SOCIOLOGIA DO TURISMO

Cruzeiro de Anchieta (Arquivo Ubatuba Antiga)

          O turismo exige formação em todos os sentidos (estudar, pesquisar, visitar lugares, conversar com pessoas...). Ter um turismo de boa qualidade, atender bem aos visitantes e se realizar nisto não são tarefas fáceis. Fácil é sujar tudo, ocupar áreas impróprias, dificultar acesso aos patrimônios públicos etc. A Sociologia do Turismo é um sustentáculo imprescindível para  ser eficiente na dinâmica que gira na relação cotidiano/anticotidiano. Começar entendendo a história é um ótimo começo. Eu, nas minhas limitações, sempre estou querendo contribuir com alguma coisa nessa direção. Torço para estar ajudando alguém. Perdoem-me os historiadores pela minha ousadia numa seara que não é minha. Estando para comemorar cinco anos de blog, vou preparando outros textos nessa direção. 

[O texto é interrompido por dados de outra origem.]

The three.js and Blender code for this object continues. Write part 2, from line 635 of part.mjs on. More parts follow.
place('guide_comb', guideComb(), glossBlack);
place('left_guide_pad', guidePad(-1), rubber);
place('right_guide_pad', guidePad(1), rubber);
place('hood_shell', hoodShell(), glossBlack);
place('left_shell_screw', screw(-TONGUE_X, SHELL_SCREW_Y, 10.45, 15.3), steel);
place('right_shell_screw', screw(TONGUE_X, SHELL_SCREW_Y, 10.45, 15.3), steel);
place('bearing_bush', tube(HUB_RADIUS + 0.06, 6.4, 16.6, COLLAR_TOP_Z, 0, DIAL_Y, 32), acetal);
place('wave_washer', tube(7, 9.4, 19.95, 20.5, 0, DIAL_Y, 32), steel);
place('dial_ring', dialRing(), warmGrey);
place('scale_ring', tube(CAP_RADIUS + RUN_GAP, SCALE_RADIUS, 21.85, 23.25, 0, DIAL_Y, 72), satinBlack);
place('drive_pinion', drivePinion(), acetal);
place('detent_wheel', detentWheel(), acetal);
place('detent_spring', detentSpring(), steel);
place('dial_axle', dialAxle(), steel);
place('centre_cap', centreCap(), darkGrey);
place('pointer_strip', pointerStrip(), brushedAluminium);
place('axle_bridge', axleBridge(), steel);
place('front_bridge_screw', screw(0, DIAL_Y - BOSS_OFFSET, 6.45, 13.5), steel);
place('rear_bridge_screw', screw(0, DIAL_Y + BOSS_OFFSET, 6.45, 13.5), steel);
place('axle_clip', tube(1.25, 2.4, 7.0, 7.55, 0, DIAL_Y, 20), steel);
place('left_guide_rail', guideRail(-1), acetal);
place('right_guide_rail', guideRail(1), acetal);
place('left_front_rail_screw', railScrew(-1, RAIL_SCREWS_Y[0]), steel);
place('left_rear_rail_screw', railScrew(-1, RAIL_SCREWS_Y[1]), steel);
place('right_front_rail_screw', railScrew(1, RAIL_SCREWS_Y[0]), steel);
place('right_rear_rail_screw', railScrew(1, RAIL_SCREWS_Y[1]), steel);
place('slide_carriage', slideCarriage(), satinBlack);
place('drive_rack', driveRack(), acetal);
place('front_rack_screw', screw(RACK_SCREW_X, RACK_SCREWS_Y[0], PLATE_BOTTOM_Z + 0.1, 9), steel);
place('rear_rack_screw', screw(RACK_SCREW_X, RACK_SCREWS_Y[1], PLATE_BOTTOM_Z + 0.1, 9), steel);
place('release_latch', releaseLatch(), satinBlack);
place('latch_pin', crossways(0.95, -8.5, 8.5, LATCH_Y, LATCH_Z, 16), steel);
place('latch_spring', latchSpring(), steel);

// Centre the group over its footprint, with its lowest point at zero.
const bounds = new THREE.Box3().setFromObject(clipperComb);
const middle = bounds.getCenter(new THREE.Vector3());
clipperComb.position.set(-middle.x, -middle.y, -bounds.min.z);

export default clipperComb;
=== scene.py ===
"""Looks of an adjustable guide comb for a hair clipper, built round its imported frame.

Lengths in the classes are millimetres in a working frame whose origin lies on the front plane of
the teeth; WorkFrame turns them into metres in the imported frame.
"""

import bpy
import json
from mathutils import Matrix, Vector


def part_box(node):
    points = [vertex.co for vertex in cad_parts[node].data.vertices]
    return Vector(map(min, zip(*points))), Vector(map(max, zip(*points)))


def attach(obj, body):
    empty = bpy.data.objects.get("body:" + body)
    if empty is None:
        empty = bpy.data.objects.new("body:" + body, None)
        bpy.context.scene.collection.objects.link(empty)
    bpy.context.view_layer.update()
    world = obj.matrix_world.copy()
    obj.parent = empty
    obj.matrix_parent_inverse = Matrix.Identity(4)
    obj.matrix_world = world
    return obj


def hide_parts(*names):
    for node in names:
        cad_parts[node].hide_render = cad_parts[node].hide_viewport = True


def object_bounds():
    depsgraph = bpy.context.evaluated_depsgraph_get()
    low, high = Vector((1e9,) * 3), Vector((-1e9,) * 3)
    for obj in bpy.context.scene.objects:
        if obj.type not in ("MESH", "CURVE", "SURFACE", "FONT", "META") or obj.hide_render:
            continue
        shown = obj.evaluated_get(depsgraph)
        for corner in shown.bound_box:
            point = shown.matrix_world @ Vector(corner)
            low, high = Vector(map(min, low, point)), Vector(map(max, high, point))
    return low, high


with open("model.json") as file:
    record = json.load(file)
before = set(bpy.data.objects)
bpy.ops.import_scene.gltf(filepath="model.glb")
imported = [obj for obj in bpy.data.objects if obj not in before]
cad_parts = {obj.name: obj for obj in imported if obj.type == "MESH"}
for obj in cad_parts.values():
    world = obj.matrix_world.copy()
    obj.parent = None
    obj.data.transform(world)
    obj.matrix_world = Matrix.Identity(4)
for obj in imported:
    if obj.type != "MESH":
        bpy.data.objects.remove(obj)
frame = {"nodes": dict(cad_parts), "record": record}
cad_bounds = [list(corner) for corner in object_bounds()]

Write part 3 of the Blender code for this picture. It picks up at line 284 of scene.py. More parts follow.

        Eu costumo partir de um roteiro básico, lembrando que em 1500, por ocasião da chegada dos portugueses por estas bandas, neste território circulavam, entre diversas tabas desde a Baía da Guanabara, os índios do grupo Tupinambá.

      Os tupinambás foram descritos em seus costumes e suas tradições por diversos viajantes e aventureiros europeus, dentre eles o alemão Hans Staden. Desses indígenas nós sabemos bastante coisa. Mas... antes deles, este território (Ubatuba) já esteve ocupado por volta de 1200 anos antes. É o que mostra as escavações arqueológicas nas ilhas (Vitória, Mar Virado...) e no Sitio do Tenório. Outros lugares e outros vestígios ainda continuam obscuros.

         Parando no Cruzeiro, na Praia de Iperoig (ou do Cruzeiro, no centro da cidade), é possível abordar a saga dos tupinambás. Sob a liderança de corajosos caciques da região, a nossa terra foi palco da primeira resistência organizada contra os europeus no continente americano: a Confederação dos Tamoios. Naquele lugar, bem junto ao marco que até já sofreu  tentativa de ser retirado por fanatismo religioso,  você pode explicar a Paz de Iperoig. Foi ali que se firmou um acordo mediado pelos padres Anchieta e Nóbrega para por fim ao conflito entre os tamoios (designação para quem já ocupava primeiro este território) e os portugueses. Aos pés do Cruzeiro, em 14 de setembro de 1563, data em que a Igreja Católica tem no calendário como o dia da Exaltação da Santa Cruz, se estabeleceu a paz, ou melhor, as condições para os portugueses se imporem aos donos da terra. A cada ano, bem ali, deveria se rememorar tudo e dizer a verdade: “Aqui aconteceu a Traição de Iperoig”.  Defendo que foi uma traição porque apenas os tupinambás cumpriram a sua parte no acordo, o primeiro verificado na América, no novo continente.
A Traição de Iperoig foi o sustentáculo para a fundação da vila. Assim já escreveram:

               “Sendo a donatária da Capitania de São Vicente, a Condessa de Vimieiro, Dona Mariana de Sousa Guerra, entre outros beneficiários, doou vasta extensão de terras que compõem hoje o território do município de Ubatuba, a Dona Maria Alves que, por sua vez, doou o necessário a Jordão Homem da Costa para que este fundasse a vila, no mesmo local onde existiu a aldeia de Iperoig”.

            Assim:

              "Por provisão de 28 de outubro de 1637, do então governador geral do Rio de Janeiro, Salvador Corrêa de Sá e Benevides, a antiga aldeia de Iperoig foi elevada à categoria de vila sob o pomposo nome de Vila Nova da Exaltação da Santa Cruz do Salvador de Ubatuba".

               Nesta minha contribuição você aproveita para questionar, entender ou explicar os nomes que orientam nossas ruas. 

               Me darei por satisfeito se conseguirmos estabelecer uma Sociologia do Turismo capaz de orientar um desenvolvimento sustentável, que preserve o meio ambiente e a cultura local. Bom turismo!